" O ar de Jerusalém está saturado de orações e sonhos. E, assim como o ar de cidades industriais, é difícil de se respirar”, escreveu o poeta judeu Yehuda Amichai. Amichai, morador dessa cidade esplendorosa desde 1935, escreveu 150 poemas sobre Jerusalém. Metrópole iluminada, onde meninas de minissaias provam a culinária internacional, muçulmanas se ocultam com o chador (véu) e católicos carregam cruzes pelos caminhos pisados por Jesus, Jerusalém é o ponto nevrálgico das discussões de paz entre o governo de Israel e a Autoridade Nacional Palestina (ANP). Na quarta-feira 19, quando o presidente americano, Bill Clinton, deixou a mesa de negociações em Camp David (EUA), no décimo dia de conversações entre o primeiro-ministro israelense, Ehud Barak, e o presidente da ANP, Yasser Arafat, ficou claro que ainda resta muito para que seja desenhado um novo mapa para a Cidade Santa. “Jerusalém é o centro da paz, motivo pelo qual se derramou tanto sangue. Sem Jerusalém não haverá paz”, afirmou o líder palestino Faisal Husseini.

Barak sente o peso das muralhas da cidade em suas costas. Para Israel, Jerusalém é a capital “una e indivisível” do Estado. Mesmo considerando-se que a parte leste da cidade é majoritariamente habitada por palestinos e até 1967 pertencia à Jordânia, quando foi ocupada pelo Exército israelense durante a Guerra dos Seis Dias. Desde então, Israel vem construindo ali inúmeras colônias judaicas para contrabalançar a presença árabe. Já sobre Arafat recai a pressão dos palestinos e das nações árabes, que querem como capital do futuro Estado Palestino justamente o lado leste da cidade. “Um acordo que não inclua uma clara soberania palestina em Jerusalém Leste será uma desastre”, escreveu um jornal dos Emirados Árabes Unidos. O líder que falhar nesta missão não será perdoado, nem pelos judeus nem pelos palestinos que disputam seus lugares santos.
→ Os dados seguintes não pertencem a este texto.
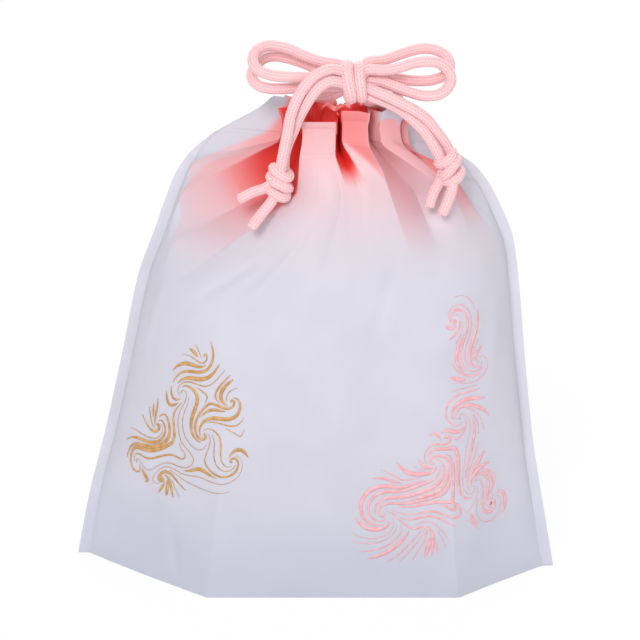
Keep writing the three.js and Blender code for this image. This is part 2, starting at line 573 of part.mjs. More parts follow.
// Overhand knot in the two strands of a tail: a drawn-up body and the turn that crosses it
function endKnot() {
  const { halfWidth, halfDepth, halfHeight } = END_KNOT;
  const body = new THREE.SphereGeometry(1, 20, 14);
  body.scale(halfWidth, halfDepth, halfHeight);
  const band = closedTurn(halfWidth - CORD_D / 2 + 0.7, halfDepth - CORD_D / 2 + 0.7, 8, 20);
  band.rotateY(Math.PI / 2);
  band.rotateZ(Math.PI / 2);
  band.rotateY(radians(BAND_TILT));
  return fromManifold(toManifold(bare(body)).add(toManifold(bare(band))));
}

// Place of an end knot: under its two strands, in line with them
function endKnotPlace(side) {
  const ends = [`${side}_tail_outer`, `${side}_tail_inner`].map((name) => CORDS[name].slice(-2).map(vector));
  const up = new THREE.Vector3();
  ends.forEach(([before, end]) => up.add(before.clone().sub(end).normalize()));
  const across = ends[0][1].clone().sub(ends[1][1]).normalize();
  up.addScaledVector(across, -up.dot(across)).normalize();
  const middle = ends[0][1].clone().add(ends[1][1]).multiplyScalar(0.5);
  const centre = middle.addScaledVector(up, -END_KNOT.halfHeight - 2 * SEAT_GAP);
  const turn = new THREE.Quaternion().setFromUnitVectors(new THREE.Vector3(0, 0, 1), up);
  return { centre, turn };
}

function named(name, geometry, material) {
  const mesh = new THREE.Mesh(geometry, material(name.replaceAll('_', ' ')));
  mesh.name = name;
  return mesh;
}

const pouch = new THREE.Group();

pouch.add(named('front_panel', panel(true), film));
pouch.add(named('back_panel', panel(false), film));
pouch.add(named('base_gusset', baseGusset(), film));
pouch.add(named('left_side_weld', sideWeld(true), film));
pouch.add(named('right_side_weld', sideWeld(false), film));
pouch.add(named('front_hem', hemFlap(true), film));
pouch.add(named('back_hem', hemFlap(false), film));
pouch.add(named('left_drawstring', drawstring(true), cord));
pouch.add(named('right_drawstring', drawstring(false), cord));

const bow = new THREE.Group();
bow.position.copy(KNOT);
bow.add(named('bow_knot_core', knotCore(), cord));
[['left', -1], ['right', 1]].forEach(([side, sign]) => {
  const turn = named(`bow_knot_turn_${side}`, closedTurn(WRAP_HALF_Y, WRAP_HALF_Z, 8, 24), cord);
  turn.position.x = sign * WRAP_STEP_X / 2;
  bow.add(turn);
});
pouch.add(bow);

Object.keys(CORDS).forEach((name) => pouch.add(named(name, freeCord(name), cord)));

['left', 'right'].forEach((side) => {
  const knot = named(`${side}_end_knot`, endKnot(), cord);
  const { centre, turn } = endKnotPlace(side);
  knot.position.copy(centre);
  knot.quaternion.copy(turn);
  pouch.add(knot);
});

export default pouch;
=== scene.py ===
"""Visual model of a small gift pouch of frosted film, drawn shut and tied in a bow.

The pouch is one folded and welded polyethylene film, opened into a standing base at the
bottom and gathered into pleats at the mouth by two braided cords. Shapes are worked out in
millimetres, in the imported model's frame, and put into meshes in metres.
"""

import logging
import math
from dataclasses import dataclass, field
from enum import Enum

import bpy
import numpy as np
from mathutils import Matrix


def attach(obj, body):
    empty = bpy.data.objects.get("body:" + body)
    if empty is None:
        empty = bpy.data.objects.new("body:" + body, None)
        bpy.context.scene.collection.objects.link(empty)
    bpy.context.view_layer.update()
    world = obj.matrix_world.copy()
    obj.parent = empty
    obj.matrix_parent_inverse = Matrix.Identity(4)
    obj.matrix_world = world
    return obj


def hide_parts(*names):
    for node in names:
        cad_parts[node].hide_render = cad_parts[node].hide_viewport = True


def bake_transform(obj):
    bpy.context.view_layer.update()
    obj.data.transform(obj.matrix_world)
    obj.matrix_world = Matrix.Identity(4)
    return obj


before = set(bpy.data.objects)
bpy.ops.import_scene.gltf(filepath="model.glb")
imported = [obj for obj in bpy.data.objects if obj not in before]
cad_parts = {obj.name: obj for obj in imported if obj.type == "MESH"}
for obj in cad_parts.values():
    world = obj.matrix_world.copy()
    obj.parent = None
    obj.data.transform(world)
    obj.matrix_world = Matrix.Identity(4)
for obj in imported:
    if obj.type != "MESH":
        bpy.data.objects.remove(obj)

log = logging.getLogger("pouch")

MM = 0.001
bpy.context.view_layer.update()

# Camera: what the photograph's viewpoint gives
TARGET = (2.5, 0.0, 115.0)
CAMERA_DISTANCE = 1450.0
CAMERA_RISE = 20.0
PIXEL_MM = 0.45
FRAME_PIXELS = 640
SENSOR_WIDTH = 36.0

# Studio: each lamp's name, place in millimetres, size in metres and power in watts
LAMPS = (
    ("key", (-280, -1050, 950), 0.45, 7.8),
    ("fill", (900, -900, 350), 1.0, 2.0),
    ("rear", (100, 800, 800), 0.8, 6.5),
)
LAMPS_AIM = (5, 0, 120)
SKY_STRENGTH = 0.62
FLOOR_GLOW = 0.90
FLOOR_RINGS = (1.0, 300.0, 900.0, 2400.0)
FLOOR_SIDES = 96
FLOOR_TONE_MM = 111.0
FLOOR_DROP = 0.2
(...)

Na Cidade Santa, convivem 433 mil judeus e 196 mil árabes, além de uma pequena minoria cristã. Uma proposta discutida desde os anos 70 é dividir Jerusalém em 12 bairros judeus e quatro palestinos. Até agora, não houve nem sombra de consenso. As palavras que mais doem aos ouvidos de Clinton, que gostaria de ser o responsável pela conclusão do acordo de paz entre Israel e a ANP, são “soberania” e “controle”. Arafat não aceita o “controle” e já disse que até 13 de setembro a ANP estará declarando um Estado Palestino. Israel, por enquanto, só aceitou soberania palestina em parte de Gaza e Cisjordânia. “A questão mais passional é Jerusalém. A sabedoria nos levará a compartilhar Jerusalém, porém não dividi-la”, afirmou o vice-ministro da Defesa, Ephraim Sneh. Nem no difícil acordo de 1993, que resultou no legendário aperto de mão entre Yitzakh Rabin e Arafat, chegou-se a qualquer conclusão sobre Jerusalém.
 

Lugares sagrados – Localizada na parte leste de Jerusalém, a Cidade Velha, de mais de três mil anos, estava sob controle árabe até 1967. Está dividida em quatro setores – judeu, árabe, cristão e armênio. Entre o setor judeu e o muçulmano encontra-se o Muro das Lamentações – uma pequena parte do Templo Judeu da era de Herodes, destruído pelos romanos em 70 aC –, que teve suas pedras desgastadas pelos milhares de peregrinos que ali foram rezar. Entre eles, esteve o papa João Paulo II, que numa histórica visita em abril passado deixou entre os vãos da muralha um papelzinho com uma prece. Prece pela paz.

Exatamente atrás do muro, no lado muçulmano da cidade dourada, fica a Pedra do Domo e a mesquita Al-Aqsa, considerada pelos seguidores de Alá o terceiro lugar mais sagrado do islamismo, depois de Meca e Medina. Segundo os preceitos muçulmanos, o profeta Maomé teria ascendido dali para o céu. E enquanto muçulmanos e judeus disputam os fragmentos da cidade, Jerusalém estica seus olhos para a presença secular dos cristãos. Para eles, a cidade também é sublime.

Jerusalém, como se sabe, é sinônimo de fé. E seria necessária a sabedoria de um Salomão para desenhar um mapa dividindo a fé e a realidade com justiça.